Extract the complete listing and repeat it word for word.

═════ SOURCE MATERIAL

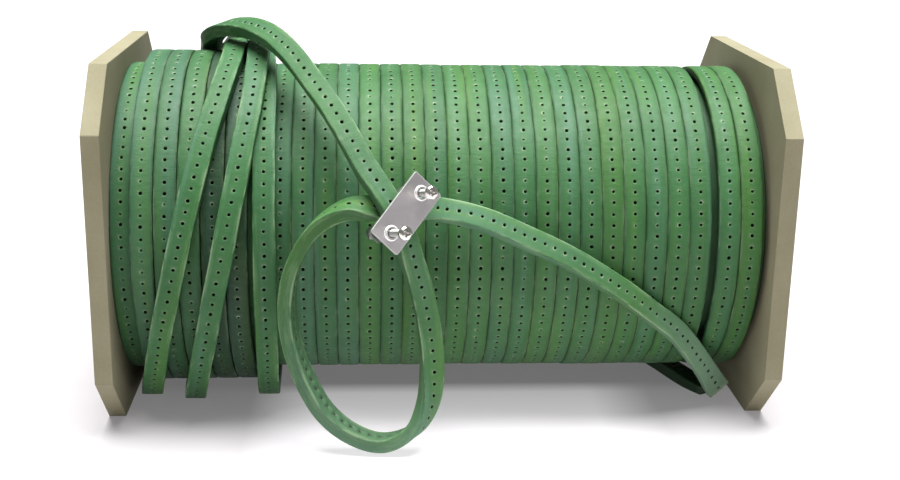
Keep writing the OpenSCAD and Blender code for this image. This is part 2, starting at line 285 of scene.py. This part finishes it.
# --- Materials ---------------------------------------------------------------

def new_material(name):
    material = bpy.data.materials.new(name)
    material.use_nodes = True
    tree = material.node_tree
    return material, tree, tree.nodes["Principled BSDF"]


def add(tree, kind, **values):
    """A node with its properties or inputs set by name."""
    node = tree.nodes.new(kind)
    for key, value in values.items():
        if hasattr(node, key):
            setattr(node, key, value)
        else:
            node.inputs[key.replace("_", " ")].default_value = value
    return node


def noise(tree, scale, detail=4.0, roughness=0.55, stretch=(1, 1, 1), over="object"):
    """3-D noise in metres, over the object's own coordinates or along the strap."""
    if over == "object":
        place = tree.nodes.new("ShaderNodeTexCoord").outputs["Object"]
    else:
        along = tree.nodes.new("ShaderNodeAttribute")
        along.attribute_name = "strap_at"
        place = along.outputs["Vector"]
    mapping = tree.nodes.new("ShaderNodeMapping")
    mapping.inputs["Scale"].default_value = stretch
    tree.links.new(place, mapping.inputs["Vector"])
    node = add(tree, "ShaderNodeTexNoise", Scale=scale, Detail=detail, Roughness=roughness)
    tree.links.new(mapping.outputs["Vector"], node.inputs["Vector"])
    return node.outputs["Fac"]


def ramp(tree, source, stops):
    """A colour ramp of (position, colour) stops."""
    node = tree.nodes.new("ShaderNodeValToRGB")
    elements = node.color_ramp.elements
    while len(elements) < len(stops):
        elements.new(0.5)
    for element, (position, colour) in zip(elements, stops):
        element.position = position
        element.color = (*colour, 1) if len(colour) == 3 else colour
    tree.links.new(source, node.inputs["Fac"])
    return node.outputs["Color"]


def mix(tree, factor, a, b, blend="MIX"):
    """Mixes two colours, each a socket or a fixed colour."""
    node = tree.nodes.new("ShaderNodeMix")
    node.data_type = "RGBA"
    node.blend_type = blend
    for socket, value in ((node.inputs[0], factor), (node.inputs[6], a), (node.inputs[7], b)):
        if isinstance(value, bpy.types.NodeSocket):
            tree.links.new(value, socket)
        else:
            socket.default_value = value if isinstance(value, (int, float)) else (*value, 1)
    return node.outputs[2]


def maths(tree, operation, a, b=0.0, c=0.0):
    node = tree.nodes.new("ShaderNodeMath")
    node.operation = operation
    for socket, value in zip(node.inputs, (a, b, c)):
        if isinstance(value, bpy.types.NodeSocket):
            tree.links.new(value, socket)
        else:
            socket.default_value = value
    return node.outputs[0]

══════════

### [FINISHED ANSWER]
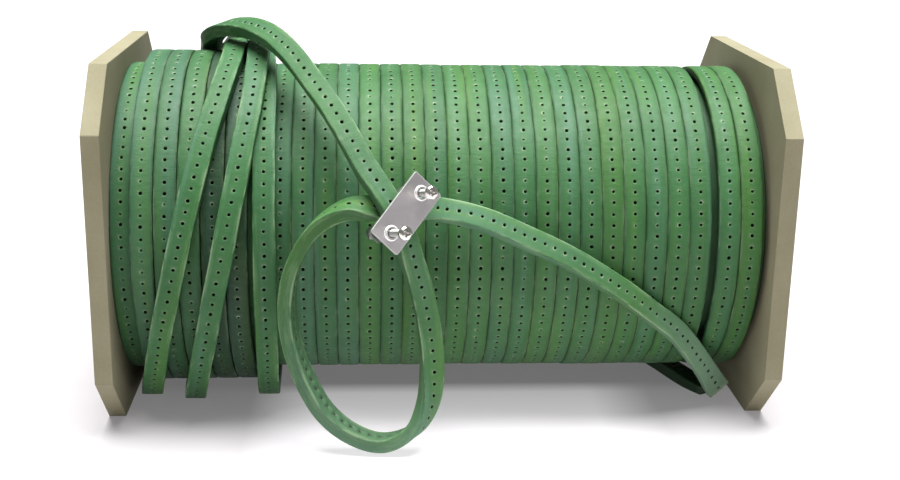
Keep writing the OpenSCAD and Blender code for this image. This is part 2, starting at line 285 of scene.py. This part finishes it.
# --- Materials ---------------------------------------------------------------

def new_material(name):
    material = bpy.data.materials.new(name)
    material.use_nodes = True
    tree = material.node_tree
    return material, tree, tree.nodes["Principled BSDF"]


def add(tree, kind, **values):
    """A node with its properties or inputs set by name."""
    node = tree.nodes.new(kind)
    for key, value in values.items():
        if hasattr(node, key):
            setattr(node, key, value)
        else:
            node.inputs[key.replace("_", " ")].default_value = value
    return node


def noise(tree, scale, detail=4.0, roughness=0.55, stretch=(1, 1, 1), over="object"):
    """3-D noise in metres, over the object's own coordinates or along the strap."""
    if over == "object":
        place = tree.nodes.new("ShaderNodeTexCoord").outputs["Object"]
    else:
        along = tree.nodes.new("ShaderNodeAttribute")
        along.attribute_name = "strap_at"
        place = along.outputs["Vector"]
    mapping = tree.nodes.new("ShaderNodeMapping")
    mapping.inputs["Scale"].default_value = stretch
    tree.links.new(place, mapping.inputs["Vector"])
    node = add(tree, "ShaderNodeTexNoise", Scale=scale, Detail=detail, Roughness=roughness)
    tree.links.new(mapping.outputs["Vector"], node.inputs["Vector"])
    return node.outputs["Fac"]


def ramp(tree, source, stops):
    """A colour ramp of (position, colour) stops."""
    node = tree.nodes.new("ShaderNodeValToRGB")
    elements = node.color_ramp.elements
    while len(elements) < len(stops):
        elements.new(0.5)
    for element, (position, colour) in zip(elements, stops):
        element.position = position
        element.color = (*colour, 1) if len(colour) == 3 else colour
    tree.links.new(source, node.inputs["Fac"])
    return node.outputs["Color"]


def mix(tree, factor, a, b, blend="MIX"):
    """Mixes two colours, each a socket or a fixed colour."""
    node = tree.nodes.new("ShaderNodeMix")
    node.data_type = "RGBA"
    node.blend_type = blend
    for socket, value in ((node.inputs[0], factor), (node.inputs[6], a), (node.inputs[7], b)):
        if isinstance(value, bpy.types.NodeSocket):
            tree.links.new(value, socket)
        else:
            socket.default_value = value if isinstance(value, (int, float)) else (*value, 1)
    return node.outputs[2]


def maths(tree, operation, a, b=0.0, c=0.0):
    node = tree.nodes.new("ShaderNodeMath")
    node.operation = operation
    for socket, value in zip(node.inputs, (a, b, c)):
        if isinstance(value, bpy.types.NodeSocket):
            tree.links.new(value, socket)
        else:
            socket.default_value = value
    return node.outputs[0]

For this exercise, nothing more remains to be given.